[TASK INSTRUCTIONS] Give the lines of the material verbatim, from the first line to the line with "PIGMENT_GLOW = 0.2", including both.

[EXTRACTED RECORDS]
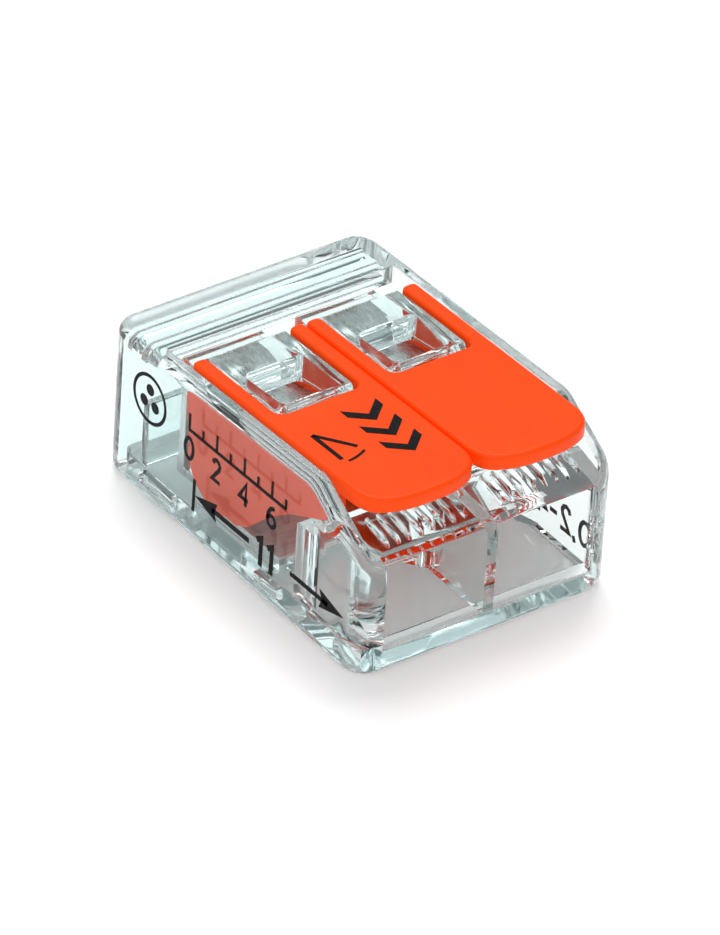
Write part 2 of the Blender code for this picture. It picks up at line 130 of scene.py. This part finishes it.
def clear_plastic(name):
    n = Nodes(name)
    n.set(Transmission_Weight=1.0, IOR=PLASTIC_IOR, Metallic=0.0, Specular_Tint=HELD_BACK)
    n.link(n.ramp(n.noise(240, 3), [(0.35, CLEAR_TINTS[0]), (0.65, CLEAR_TINTS[1])]), "Base Color")
    n.link(n.scaled(n.noise(700, 4), 0.0, 0.07), "Roughness")
    flow = n.noise(1.0, 2, vector=n.stretched(FLOW_SCALE))
    n.link(n.bump(flow, FLOW_STRENGTH, 0.04 * MM), "Normal")
    return n.material


ORANGES = ((0.84, 0.055, 0.0012), (0.90, 0.065, 0.0018))
GLOW_COLOR = (1.0, 0.07, 0.001, 1.0)
PIGMENT_GLOW = 0.2  # stands for the orange pigment's fluorescence


def orange_plastic():
    n = Nodes("orange_polyamide")
    n.set(Metallic=0.0, IOR=1.53, Specular_IOR_Level=0.12)
    n.set(Emission_Color=GLOW_COLOR, Emission_Strength=PIGMENT_GLOW)
    n.link(n.ramp(n.noise(380, 4), [(0.3, ORANGES[0]), (0.7, ORANGES[1])]), "Base Color")
    n.link(n.scaled(n.noise(1500, 3), 0.34, 0.46), "Roughness")
    grain = n.noise(11000, 2, 0.6)
    sink = n.noise(420, 2)
    n.link(n.bump(grain, 0.22, 0.012 * MM, n.bump(sink, 0.25, 0.05 * MM)), "Normal")
    return n.material


def strip_metal(name, dark, light, rough, along):
    n = Nodes(name)
    n.set(Metallic=1.0)
    rolled = n.noise(1.0, 5, 0.6, vector=n.stretched(along))
    n.link(n.ramp(rolled, [(0.3, dark), (0.7, light)]), "Base Color")
    n.link(n.scaled(n.noise(1.0, 3, vector=n.stretched(along)), *rough), "Roughness")
    n.link(n.bump(rolled, 0.25, 0.01 * MM), "Normal")
    return n.material


def print_ink(name, dark, light):
    n = Nodes(name)
    n.set(Specular_IOR_Level=0.1)
    n.link(n.ramp(n.noise(2600, 4), [(0.3, dark), (0.7, light)]), "Base Color")
    n.link(n.scaled(n.noise(4000, 3), 0.45, 0.65), "Roughness")
    return n.material


CLEAR = clear_plastic("clear_polycarbonate")
CLEAR_BASE = clear_plastic("clear_polycarbonate_base")
ORANGE = orange_plastic()
TINNED = strip_metal("tinned_copper", (0.56, 0.56, 0.55), (0.80, 0.80, 0.79), (0.28, 0.42), (900, 5200, 900))
STEEL = strip_metal("spring_steel", (0.50, 0.50, 0.49), (0.74, 0.74, 0.73), (0.20, 0.34), (6000, 900, 900))
BLACK = print_ink("black_print", (0.003, 0.003, 0.003), (0.007, 0.007, 0.008))


# ---------------------------------------------------------------- mesh helpers

WELD = 0.002  # millimetres
FLAT = 0.4  # degrees
FOLDED = math.radians(150)
SMOOTHED = 55.0  # degrees
EDGE_R = 0.06  # millimetres
SHORTEST = 0.3  # edges shorter than this stay sharp, in millimetres
REACH = 2.5 * EDGE_R + 0.02  # how near an edge's end is to a fault that it causes, in millimetres
MOST_TURNS = 40


def new_object(name, mesh_data, material):
    made = bpy.data.objects.new(name, mesh_data)
    scene.collection.objects.link(made)
    made.data.materials.clear()
    made.data.materials.append(material)
    return made


def joined_mesh(node):
    """A CAD node's mesh in millimetres, with its flat faces whole."""
    mesh = bmesh.new()
    mesh.from_mesh(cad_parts[node].data)
    bmesh.ops.remove_doubles(mesh, verts=mesh.verts[:], dist=WELD * MM)
    bmesh.ops.dissolve_limit(mesh, angle_limit=math.radians(FLAT), verts=mesh.verts[:], edges=mesh.edges[:])
    bmesh.ops.scale(mesh, vec=(1 / MM, 1 / MM, 1 / MM), verts=mesh.verts[:])
    mesh.normal_update()
    mesh.edges.ensure_lookup_table()
    return mesh


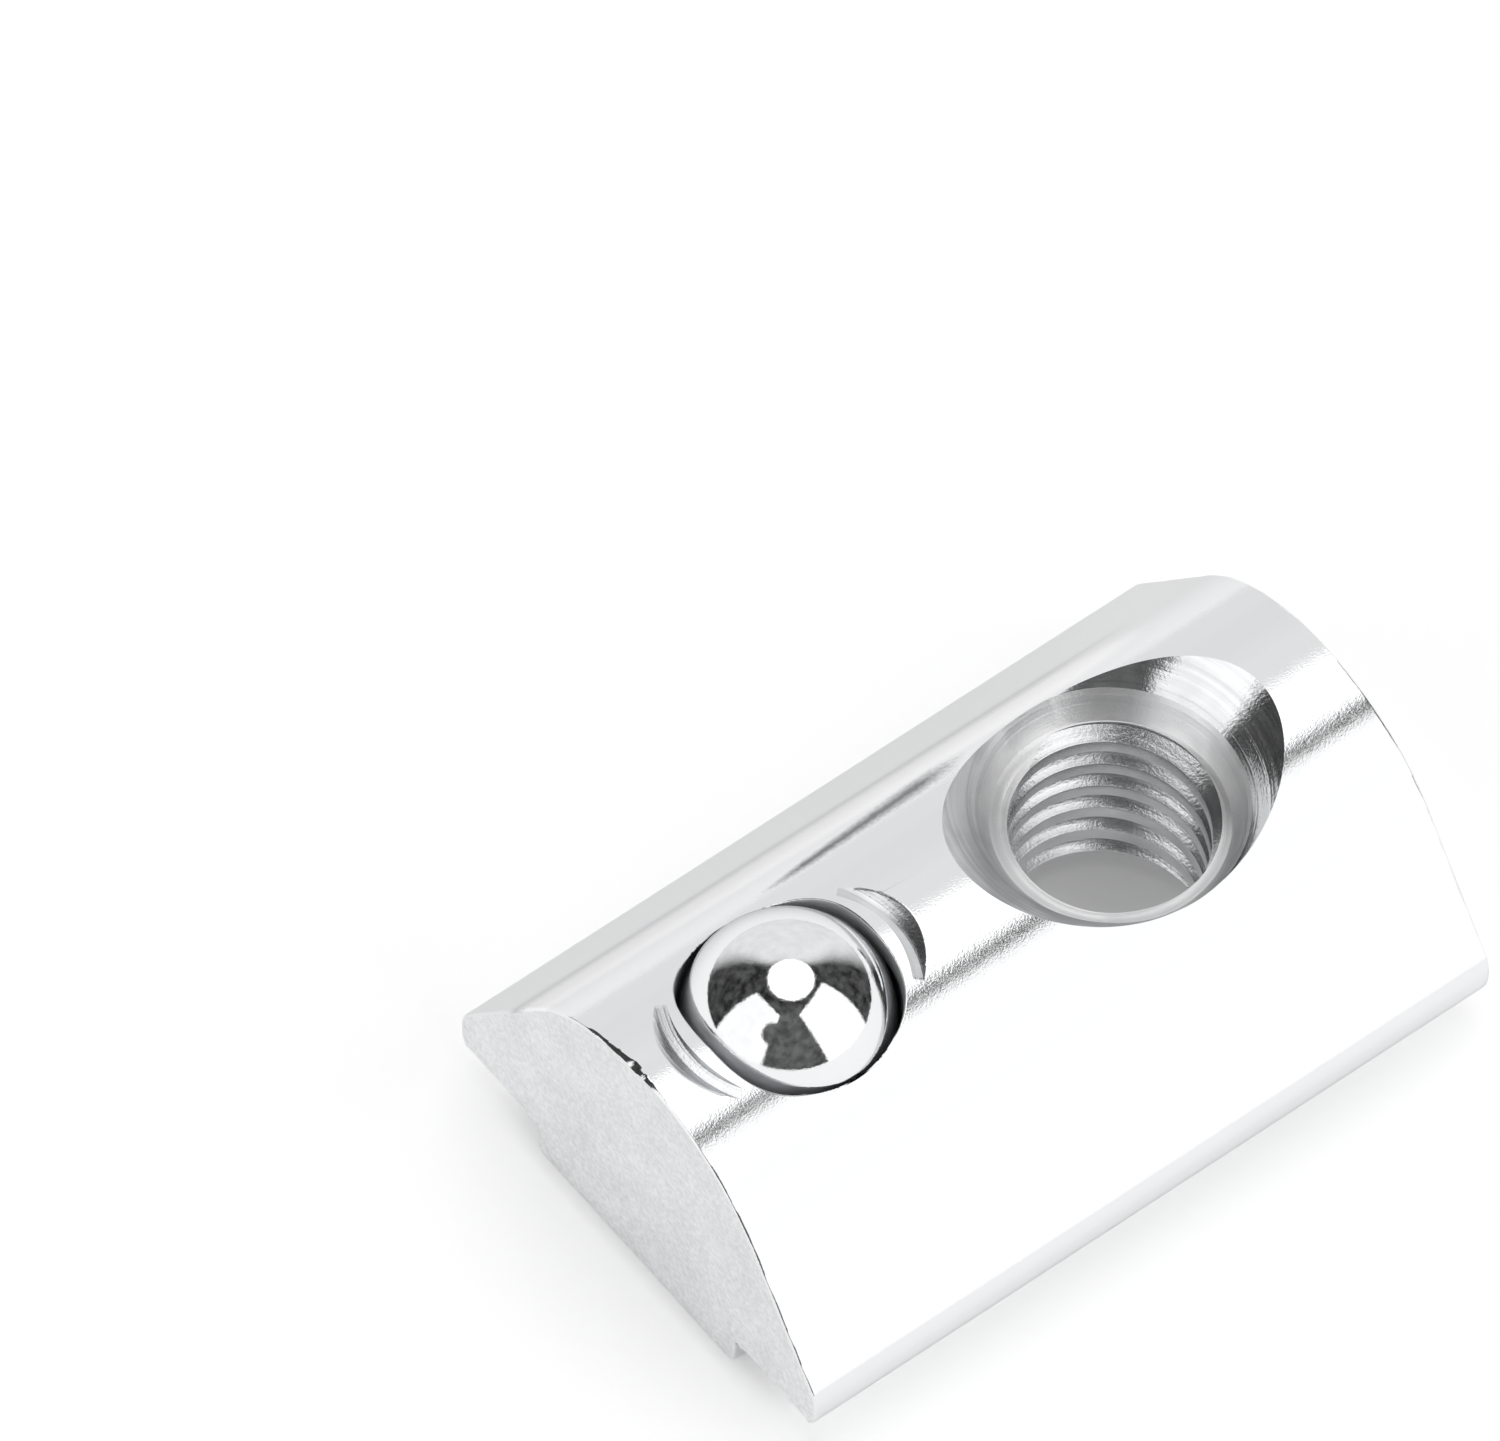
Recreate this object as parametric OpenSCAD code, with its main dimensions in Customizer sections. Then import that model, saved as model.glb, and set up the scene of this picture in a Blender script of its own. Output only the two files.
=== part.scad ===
// Half-round roll-in T-slot nut with a spring-loaded ball, for an 8 mm slot and an M6 screw.
// Frame: millimetres, +Z up. The origin is where the screw axis crosses the neck face,
// X runs along the nut and the round back faces up.

/* [Body] */
// Length of the nut
nut_len = 21.5; // [20.5:0.1:23]
// Greatest width, across the two sides
nut_w = 14.3; // [13.9:0.1:14.8]
// Height from the neck face to the crest of the round back
nut_h = 8.15; // [7.9:0.05:8.6]
// Radius of the round crest
crest_r = 5.5; // [5.2:0.1:5.8]
// Height of the lower end of each sloping flank
flank_base_z = 2.2; // [2:0.05:2.5]
// Radius of the rounded corner under each side
side_corner_r = 0.55; // [0.3:0.05:0.7]

/* [Neck] */
// Width of the neck that enters the slot
neck_w = 7.9; // [7.6:0.1:8]
// Height of the neck, from its face to the two shoulders
neck_h = 1.05; // [0.9:0.05:1.2]
// Radius of the neck's long edges
neck_edge_r = 0.2; // [0.1:0.05:0.3]
// Radius of the fillet between the neck and each shoulder
neck_root_r = 0.25; // [0.15:0.05:0.35]

/* [Threaded hole] */
// Distance from the screw axis to the nearer end of the nut
thread_end_x = 6.7; // [6:0.1:7]
// Bore of the hole, at the crests of the M6 thread
thread_bore_d = 5.15; // [5.05:0.01:5.2]
// Diameter of the countersink on the neck face
neck_sink_d = 6.9; // [6.4:0.1:7.1]
// Diameter of the countersink, at the height of the crest
back_sink_d = 9.4; // [8.8:0.1:9.8]
// Full angle of both countersinks
sink_angle = 90; // [88:1:100]
// Diameter at which the countersink on the round back gives way to the steeper lead-in
lead_d = 7; // [6.8:0.1:7.4]
// Full angle of the lead-in
lead_angle = 60; // [56:1:70]
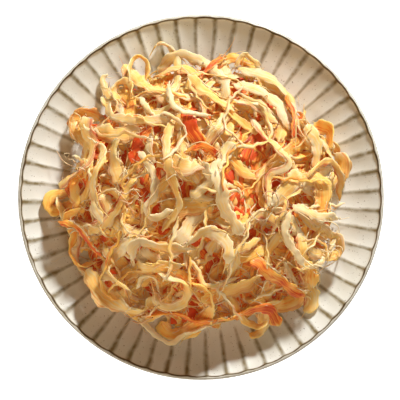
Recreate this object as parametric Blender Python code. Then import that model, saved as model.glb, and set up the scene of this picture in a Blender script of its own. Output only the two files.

[THE RESULT]
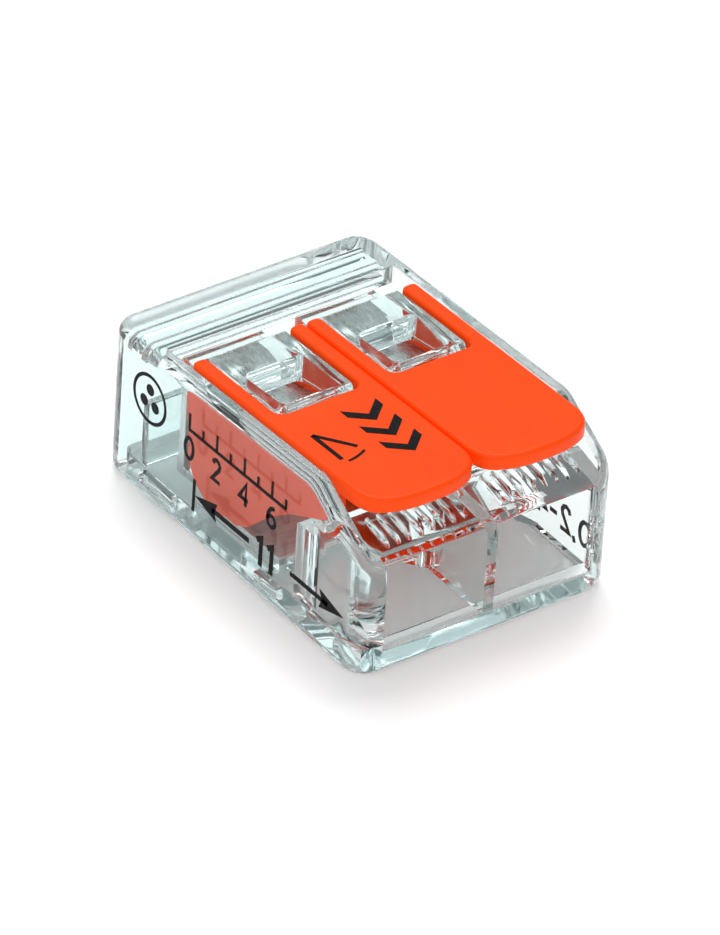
Write part 2 of the Blender code for this picture. It picks up at line 130 of scene.py. This part finishes it.
def clear_plastic(name):
    n = Nodes(name)
    n.set(Transmission_Weight=1.0, IOR=PLASTIC_IOR, Metallic=0.0, Specular_Tint=HELD_BACK)
    n.link(n.ramp(n.noise(240, 3), [(0.35, CLEAR_TINTS[0]), (0.65, CLEAR_TINTS[1])]), "Base Color")
    n.link(n.scaled(n.noise(700, 4), 0.0, 0.07), "Roughness")
    flow = n.noise(1.0, 2, vector=n.stretched(FLOW_SCALE))
    n.link(n.bump(flow, FLOW_STRENGTH, 0.04 * MM), "Normal")
    return n.material


ORANGES = ((0.84, 0.055, 0.0012), (0.90, 0.065, 0.0018))
GLOW_COLOR = (1.0, 0.07, 0.001, 1.0)
PIGMENT_GLOW = 0.2  # stands for the orange pigment's fluorescence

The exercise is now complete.